A 1099-B is not issued from an Account that is part of a Qualified tax deferred plan, which includes but is not limited to Traditional IRA, 401(k), etc. It also is not issued from an account held as retirement that is tax exempt, such as Roth IRA and Roth 401(k). That's because these are Trustee accounts, held on behalf of your client.

If that form was issued at all, it would be to the recipient as the Trustee name; not to your client's name. As a fiduciary account, it isn't issued.

And it would not be issued again, because a Sale only happens once. So, the second 1099-B might be a different Lot sale.

You should be able to get statements to confirm these holdings, the date of purchase and sale, and the 1099-B shows the holdings sold. There also should be Details attached to the 1099-B. If it really is the same sale info, that makes it Duplicate, obviously, and the Financial Advisor has made the error.

Or, what actually happened is the holdings could not transfer in kind, but the Financial Manager promised them it would be the same holdings. So, you have a Sale from the first account, a Buy in the new account, and then a Sale in the new account. This also should be obvious from looking at their paperwork.

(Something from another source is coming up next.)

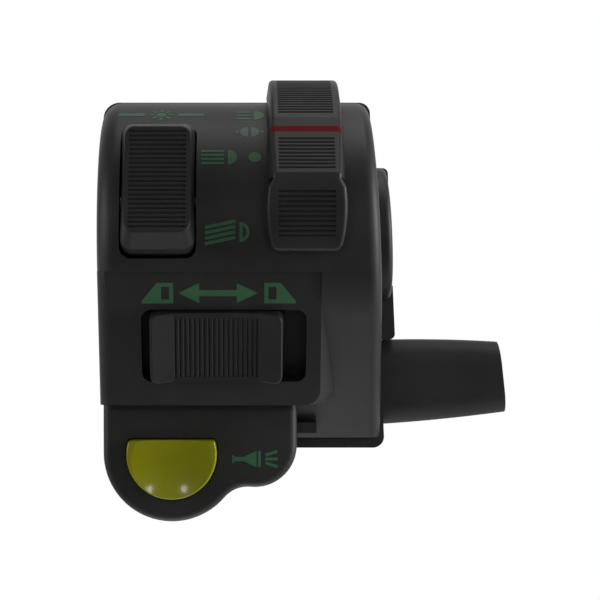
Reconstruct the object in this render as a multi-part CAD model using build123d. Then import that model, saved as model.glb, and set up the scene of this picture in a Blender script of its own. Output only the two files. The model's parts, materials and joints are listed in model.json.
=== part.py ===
from build123d import *
from math import acos, atan2, cos, degrees, hypot, radians, sin, sqrt, tan
import os

# Handlebar switch cluster, in millimetres. The origin is the middle of the handlebar, which runs
# along X. The rider looks at the -Y side, and Z is up. The two shells meet on the plane y = 0.
# Angles are in degrees above straight ahead, about the bar, unless a comment says otherwise.

# Handlebar and shells
bar_radius = 11.1
bar_clearance = 0.05
wall = 2.2
overrun = 5.0
reach_everywhere = 90.0
fit_clearance = 0.05
barrel_radius = 28.0
left_reach = 29.2
right_reach = 28.1
right_lean = 2.5
left_edge_radius = 4.0
right_edge_radius = 2.6
rim_drop = 43.7
rim_land = 1.5

# Turn signal pod on the front shell
pod_step = 0.78
pod_tilt = 18.7
pod_top_along = 0.35
pod_bottom_drop = 35.9
pod_right = 16.3
pod_side_draft = 25.0
pod_corner_radius = 3.5
pod_left_radius = 2.5

# Horn block below the pod
plate_reach = 12.0
lobe_x = -14.4
lobe_drop = 46.2
lobe_radius = 14.4
bump_offset = 17.3
bump_rise = 1.6
bump_radius = 8.8
neck_radius = 6.5
plate_edge_radius = 1.6
stop_tab_length = 4.3
stop_tab_rise = 6.0
stop_tab_height = 2.2
stop_tab_reach = 6.0

# Rear shell
rear_lip = 0.3
rear_left_lip = 0.4
rear_right_lip = 0.8
rear_drop = 2.3
rear_depth = 17.0
rear_corner_radius = 12.0
rear_foot_radius = 6.0
rear_left_radius = 3.5
rear_right_radius = 2.4
rear_lobe_inset = 0.25
rear_lobe_depth = 6.0
rear_lobe_edge_radius = 2.0
collar_radius = 14.2
collar_drop = 22.7
collar_proud = 4.1
collar_edge_radius = 1.2
front_collar_proud = 3.4

# Half round saddles that grip the bar, the same in both shells
saddle_wall = 2.25
left_saddle_end = -24.6
middle_saddle = (-4.0, 2.0)
middle_web = 2.4
right_saddle_start = 23.0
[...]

And it might not be a "roll" at all. Just because things move around doesn't make it a Rollover. That terminology doesn't apply to non-qualified accounts, retirement or not.

 

Get their statements and look at the Name. Trustee accounts are titled that way. "FBO" for instance = For Benefit Of. The holder account info might include that this is Wells Fargo Trustee or Custodian, then your client's name with "IRA" after their name. If you don't see this sort of info, it is a regular brokerage investment account that they intended to use for retirement purposes.